A street is probably not an attraction in and of itself, but Via Diagonal is really, really long - and it contains some interesting examples of modernist architecture. This is particularly apparent if you walk along the street in the Dreta de l'Eixample from Passeig de Gràcia until Plaça Verdaguer. There are a number of buildings, most of which are now private offices with store on the groumd level. One of my favourites is the Casa de l'Àsia (once Casa Quadras), which is just before th intersection of Diagonal and Rosselló, and has a very interesting façade. There are plenty more, usually unidentifiable unless you have a specialized guide to the architectural wonders of the city.

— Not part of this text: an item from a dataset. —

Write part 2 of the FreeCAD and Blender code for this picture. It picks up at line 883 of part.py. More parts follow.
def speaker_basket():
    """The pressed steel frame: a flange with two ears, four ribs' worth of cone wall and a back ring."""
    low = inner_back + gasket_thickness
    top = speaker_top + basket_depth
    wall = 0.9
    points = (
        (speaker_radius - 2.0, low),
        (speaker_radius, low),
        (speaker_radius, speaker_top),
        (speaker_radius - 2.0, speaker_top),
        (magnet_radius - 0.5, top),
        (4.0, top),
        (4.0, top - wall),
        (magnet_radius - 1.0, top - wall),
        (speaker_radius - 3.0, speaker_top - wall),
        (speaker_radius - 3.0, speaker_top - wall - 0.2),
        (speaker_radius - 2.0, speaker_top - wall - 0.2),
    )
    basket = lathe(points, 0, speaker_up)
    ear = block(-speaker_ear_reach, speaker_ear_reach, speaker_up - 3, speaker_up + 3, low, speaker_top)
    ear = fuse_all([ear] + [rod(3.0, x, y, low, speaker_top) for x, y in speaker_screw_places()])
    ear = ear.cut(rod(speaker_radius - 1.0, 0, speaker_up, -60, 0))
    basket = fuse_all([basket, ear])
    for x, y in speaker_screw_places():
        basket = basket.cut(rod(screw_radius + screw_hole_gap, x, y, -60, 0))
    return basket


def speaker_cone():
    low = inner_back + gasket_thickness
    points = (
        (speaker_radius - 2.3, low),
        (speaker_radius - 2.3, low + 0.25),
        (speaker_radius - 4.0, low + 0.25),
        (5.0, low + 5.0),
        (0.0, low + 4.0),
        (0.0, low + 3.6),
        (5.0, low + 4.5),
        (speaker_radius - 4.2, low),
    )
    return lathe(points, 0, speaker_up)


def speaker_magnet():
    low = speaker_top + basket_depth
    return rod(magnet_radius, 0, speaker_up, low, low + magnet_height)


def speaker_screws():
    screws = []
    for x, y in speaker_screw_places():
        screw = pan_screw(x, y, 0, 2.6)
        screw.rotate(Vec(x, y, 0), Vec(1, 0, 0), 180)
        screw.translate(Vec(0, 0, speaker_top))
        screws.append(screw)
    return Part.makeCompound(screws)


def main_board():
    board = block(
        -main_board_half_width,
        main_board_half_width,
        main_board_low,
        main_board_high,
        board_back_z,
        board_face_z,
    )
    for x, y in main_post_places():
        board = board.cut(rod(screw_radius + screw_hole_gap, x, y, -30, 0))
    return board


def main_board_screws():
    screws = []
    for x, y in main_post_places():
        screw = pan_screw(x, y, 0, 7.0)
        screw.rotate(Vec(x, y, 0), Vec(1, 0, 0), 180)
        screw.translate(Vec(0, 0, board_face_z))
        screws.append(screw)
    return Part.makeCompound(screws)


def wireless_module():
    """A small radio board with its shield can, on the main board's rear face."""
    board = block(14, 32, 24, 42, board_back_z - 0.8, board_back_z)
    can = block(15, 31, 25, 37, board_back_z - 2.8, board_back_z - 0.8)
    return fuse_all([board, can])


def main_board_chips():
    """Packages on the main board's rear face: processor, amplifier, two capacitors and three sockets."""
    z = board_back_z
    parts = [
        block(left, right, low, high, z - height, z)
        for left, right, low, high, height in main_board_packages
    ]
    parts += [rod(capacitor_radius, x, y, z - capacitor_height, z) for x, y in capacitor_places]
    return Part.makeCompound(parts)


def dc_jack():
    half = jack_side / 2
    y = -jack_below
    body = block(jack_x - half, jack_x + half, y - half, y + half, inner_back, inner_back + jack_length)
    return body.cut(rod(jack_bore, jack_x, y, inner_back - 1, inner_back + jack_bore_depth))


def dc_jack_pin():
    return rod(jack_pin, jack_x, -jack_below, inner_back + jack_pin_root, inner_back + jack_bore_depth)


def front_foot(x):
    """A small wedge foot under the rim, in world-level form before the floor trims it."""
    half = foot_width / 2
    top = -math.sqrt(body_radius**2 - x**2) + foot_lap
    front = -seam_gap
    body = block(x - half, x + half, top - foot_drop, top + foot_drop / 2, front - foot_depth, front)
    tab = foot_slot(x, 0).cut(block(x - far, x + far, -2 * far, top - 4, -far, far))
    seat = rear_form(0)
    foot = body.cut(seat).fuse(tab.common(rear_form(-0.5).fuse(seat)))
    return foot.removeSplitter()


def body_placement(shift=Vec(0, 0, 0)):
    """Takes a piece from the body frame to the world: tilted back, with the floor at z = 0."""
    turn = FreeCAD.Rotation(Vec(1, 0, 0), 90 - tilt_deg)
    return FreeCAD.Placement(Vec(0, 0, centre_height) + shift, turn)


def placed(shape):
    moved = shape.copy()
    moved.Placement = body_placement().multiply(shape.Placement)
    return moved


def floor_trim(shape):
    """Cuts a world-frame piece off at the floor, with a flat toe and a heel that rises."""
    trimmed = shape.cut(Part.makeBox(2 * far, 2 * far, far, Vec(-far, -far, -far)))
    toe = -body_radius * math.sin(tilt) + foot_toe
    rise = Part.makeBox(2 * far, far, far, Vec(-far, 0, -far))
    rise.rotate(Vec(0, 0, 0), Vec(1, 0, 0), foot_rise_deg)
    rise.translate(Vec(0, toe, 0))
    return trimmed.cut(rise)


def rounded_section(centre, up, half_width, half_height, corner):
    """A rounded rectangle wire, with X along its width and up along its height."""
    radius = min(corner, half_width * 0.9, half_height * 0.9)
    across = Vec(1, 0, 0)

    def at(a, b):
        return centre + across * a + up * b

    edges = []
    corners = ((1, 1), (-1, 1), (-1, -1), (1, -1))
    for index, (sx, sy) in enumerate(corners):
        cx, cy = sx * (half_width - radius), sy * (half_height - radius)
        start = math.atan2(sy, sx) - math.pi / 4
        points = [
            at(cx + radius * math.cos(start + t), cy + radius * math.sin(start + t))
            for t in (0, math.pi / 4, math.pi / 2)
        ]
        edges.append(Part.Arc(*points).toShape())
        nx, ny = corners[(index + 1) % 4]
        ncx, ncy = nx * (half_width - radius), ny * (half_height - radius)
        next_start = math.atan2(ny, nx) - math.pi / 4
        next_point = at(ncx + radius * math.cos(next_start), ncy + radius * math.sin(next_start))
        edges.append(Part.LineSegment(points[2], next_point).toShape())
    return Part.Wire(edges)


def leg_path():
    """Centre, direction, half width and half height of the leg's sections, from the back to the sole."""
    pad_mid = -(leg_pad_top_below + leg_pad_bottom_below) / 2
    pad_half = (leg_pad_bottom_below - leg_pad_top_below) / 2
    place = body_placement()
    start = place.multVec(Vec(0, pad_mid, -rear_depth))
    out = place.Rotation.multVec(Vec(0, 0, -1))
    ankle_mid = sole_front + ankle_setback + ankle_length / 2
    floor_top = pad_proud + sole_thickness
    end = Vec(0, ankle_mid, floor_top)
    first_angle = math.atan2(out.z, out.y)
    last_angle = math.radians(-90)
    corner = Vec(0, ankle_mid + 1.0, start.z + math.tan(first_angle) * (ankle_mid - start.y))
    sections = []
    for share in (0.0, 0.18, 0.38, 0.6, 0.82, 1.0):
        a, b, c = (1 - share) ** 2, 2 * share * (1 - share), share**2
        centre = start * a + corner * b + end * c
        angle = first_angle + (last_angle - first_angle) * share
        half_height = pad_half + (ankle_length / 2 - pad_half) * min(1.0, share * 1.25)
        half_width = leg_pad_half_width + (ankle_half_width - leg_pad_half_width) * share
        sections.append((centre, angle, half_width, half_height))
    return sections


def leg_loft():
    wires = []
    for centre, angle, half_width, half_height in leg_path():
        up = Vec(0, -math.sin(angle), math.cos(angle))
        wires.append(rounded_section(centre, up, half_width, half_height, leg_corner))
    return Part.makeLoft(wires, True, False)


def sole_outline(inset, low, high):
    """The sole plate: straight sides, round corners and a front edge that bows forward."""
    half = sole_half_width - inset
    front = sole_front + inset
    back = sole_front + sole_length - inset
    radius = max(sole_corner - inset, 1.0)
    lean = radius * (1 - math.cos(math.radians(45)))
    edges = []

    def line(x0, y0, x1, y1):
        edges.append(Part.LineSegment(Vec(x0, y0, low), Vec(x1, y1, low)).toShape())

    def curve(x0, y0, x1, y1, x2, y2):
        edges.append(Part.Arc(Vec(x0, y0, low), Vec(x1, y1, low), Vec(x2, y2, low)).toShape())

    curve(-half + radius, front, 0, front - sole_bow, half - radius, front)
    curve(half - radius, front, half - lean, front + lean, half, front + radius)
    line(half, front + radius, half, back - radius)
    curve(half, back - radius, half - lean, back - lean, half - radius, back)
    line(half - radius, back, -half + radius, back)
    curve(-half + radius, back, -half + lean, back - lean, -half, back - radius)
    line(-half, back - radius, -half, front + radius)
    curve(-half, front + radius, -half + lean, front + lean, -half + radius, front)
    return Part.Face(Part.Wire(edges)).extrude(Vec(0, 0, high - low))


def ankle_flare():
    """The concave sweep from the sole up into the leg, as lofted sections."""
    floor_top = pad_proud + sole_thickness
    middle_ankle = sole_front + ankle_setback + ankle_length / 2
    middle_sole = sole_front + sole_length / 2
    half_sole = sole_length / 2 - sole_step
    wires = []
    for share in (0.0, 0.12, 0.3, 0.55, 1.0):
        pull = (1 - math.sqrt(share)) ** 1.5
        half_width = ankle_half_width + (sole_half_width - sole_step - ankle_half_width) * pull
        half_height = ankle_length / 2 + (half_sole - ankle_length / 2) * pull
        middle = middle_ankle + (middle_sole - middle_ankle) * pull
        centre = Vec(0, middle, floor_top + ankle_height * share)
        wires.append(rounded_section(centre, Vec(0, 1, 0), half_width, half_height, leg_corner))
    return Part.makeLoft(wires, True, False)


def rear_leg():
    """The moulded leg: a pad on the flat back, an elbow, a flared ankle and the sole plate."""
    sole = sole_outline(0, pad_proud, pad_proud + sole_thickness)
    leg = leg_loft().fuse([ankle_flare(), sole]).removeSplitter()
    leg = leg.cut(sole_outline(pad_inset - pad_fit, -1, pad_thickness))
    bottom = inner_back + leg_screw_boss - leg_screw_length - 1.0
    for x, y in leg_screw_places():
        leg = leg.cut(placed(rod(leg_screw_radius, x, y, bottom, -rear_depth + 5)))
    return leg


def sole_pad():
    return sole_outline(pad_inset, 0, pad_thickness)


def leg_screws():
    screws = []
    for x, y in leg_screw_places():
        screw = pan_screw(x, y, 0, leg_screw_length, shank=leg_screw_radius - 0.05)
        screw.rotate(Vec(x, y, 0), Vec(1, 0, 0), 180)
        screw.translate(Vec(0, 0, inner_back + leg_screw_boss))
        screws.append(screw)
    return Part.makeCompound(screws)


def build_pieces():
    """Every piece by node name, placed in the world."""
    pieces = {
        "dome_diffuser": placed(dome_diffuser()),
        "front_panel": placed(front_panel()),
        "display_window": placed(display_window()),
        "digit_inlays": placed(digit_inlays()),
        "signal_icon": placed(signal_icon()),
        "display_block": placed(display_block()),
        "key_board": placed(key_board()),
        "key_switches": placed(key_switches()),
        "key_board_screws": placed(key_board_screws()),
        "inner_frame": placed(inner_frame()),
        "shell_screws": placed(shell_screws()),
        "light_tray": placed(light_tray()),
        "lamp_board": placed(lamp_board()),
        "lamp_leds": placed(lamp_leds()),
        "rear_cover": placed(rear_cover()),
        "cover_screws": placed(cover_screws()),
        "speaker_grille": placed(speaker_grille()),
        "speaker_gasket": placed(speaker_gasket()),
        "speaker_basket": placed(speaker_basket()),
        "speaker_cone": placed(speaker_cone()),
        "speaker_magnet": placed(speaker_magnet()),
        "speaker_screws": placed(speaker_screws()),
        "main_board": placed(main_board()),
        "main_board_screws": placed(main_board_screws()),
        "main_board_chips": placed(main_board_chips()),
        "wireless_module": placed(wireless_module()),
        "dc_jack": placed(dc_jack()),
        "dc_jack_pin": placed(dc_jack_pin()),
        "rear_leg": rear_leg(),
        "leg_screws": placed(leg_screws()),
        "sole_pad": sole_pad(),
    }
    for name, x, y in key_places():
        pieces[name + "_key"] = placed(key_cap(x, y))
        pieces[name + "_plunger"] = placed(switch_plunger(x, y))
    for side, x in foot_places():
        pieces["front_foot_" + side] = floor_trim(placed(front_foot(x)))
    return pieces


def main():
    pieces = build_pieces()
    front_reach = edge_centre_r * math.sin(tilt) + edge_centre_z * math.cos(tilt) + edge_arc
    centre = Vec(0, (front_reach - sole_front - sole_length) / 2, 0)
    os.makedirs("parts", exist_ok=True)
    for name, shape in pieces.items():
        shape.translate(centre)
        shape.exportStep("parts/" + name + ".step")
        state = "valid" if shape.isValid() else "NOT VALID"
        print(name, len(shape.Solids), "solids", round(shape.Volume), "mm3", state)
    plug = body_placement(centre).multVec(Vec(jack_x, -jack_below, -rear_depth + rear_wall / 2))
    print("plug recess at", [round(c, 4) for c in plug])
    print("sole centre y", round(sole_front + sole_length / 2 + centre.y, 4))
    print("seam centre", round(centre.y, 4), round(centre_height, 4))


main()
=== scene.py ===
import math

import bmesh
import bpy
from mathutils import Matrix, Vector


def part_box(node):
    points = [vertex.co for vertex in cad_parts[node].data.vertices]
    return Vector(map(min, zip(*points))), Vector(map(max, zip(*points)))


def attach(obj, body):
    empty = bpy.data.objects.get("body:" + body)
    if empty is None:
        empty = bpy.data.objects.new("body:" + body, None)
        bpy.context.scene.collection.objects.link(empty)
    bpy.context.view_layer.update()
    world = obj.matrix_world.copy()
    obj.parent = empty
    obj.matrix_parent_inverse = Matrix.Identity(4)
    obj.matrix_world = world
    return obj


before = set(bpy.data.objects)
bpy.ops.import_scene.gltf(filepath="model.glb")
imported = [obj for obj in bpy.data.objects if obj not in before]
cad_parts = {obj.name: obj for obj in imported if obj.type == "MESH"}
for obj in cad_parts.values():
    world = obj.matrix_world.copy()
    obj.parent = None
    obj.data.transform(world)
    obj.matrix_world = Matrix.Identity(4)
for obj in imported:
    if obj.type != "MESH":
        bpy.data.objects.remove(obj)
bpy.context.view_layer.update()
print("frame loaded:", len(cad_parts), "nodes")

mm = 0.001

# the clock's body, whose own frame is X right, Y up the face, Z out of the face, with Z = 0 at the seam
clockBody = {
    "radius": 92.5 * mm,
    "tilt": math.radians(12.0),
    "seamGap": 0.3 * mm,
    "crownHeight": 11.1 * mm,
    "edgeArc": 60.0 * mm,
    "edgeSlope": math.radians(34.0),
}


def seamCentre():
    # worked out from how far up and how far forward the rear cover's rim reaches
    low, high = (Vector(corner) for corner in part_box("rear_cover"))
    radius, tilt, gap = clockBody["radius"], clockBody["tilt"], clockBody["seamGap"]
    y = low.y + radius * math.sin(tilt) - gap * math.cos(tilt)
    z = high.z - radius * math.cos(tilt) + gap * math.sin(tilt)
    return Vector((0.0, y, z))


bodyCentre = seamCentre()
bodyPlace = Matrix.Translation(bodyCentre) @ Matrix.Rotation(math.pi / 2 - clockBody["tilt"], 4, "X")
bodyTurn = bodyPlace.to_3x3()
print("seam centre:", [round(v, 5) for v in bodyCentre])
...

Casa Serra always caught my imagination when I passed by, and that's probably the effect it was supposed to have when it was built. It was constructed at the turn of the last century as a home, but it was never used as such and was instead converted to a nunnery. It is so interesting because of the style employed: mediaevalism as seen through the eyes of a modernist. Indeed, the turrets seem almost fantastical given their shapes and the colours of the tiles.
I don't know what the building is used for now, probably an office building, or if you can enter for tours.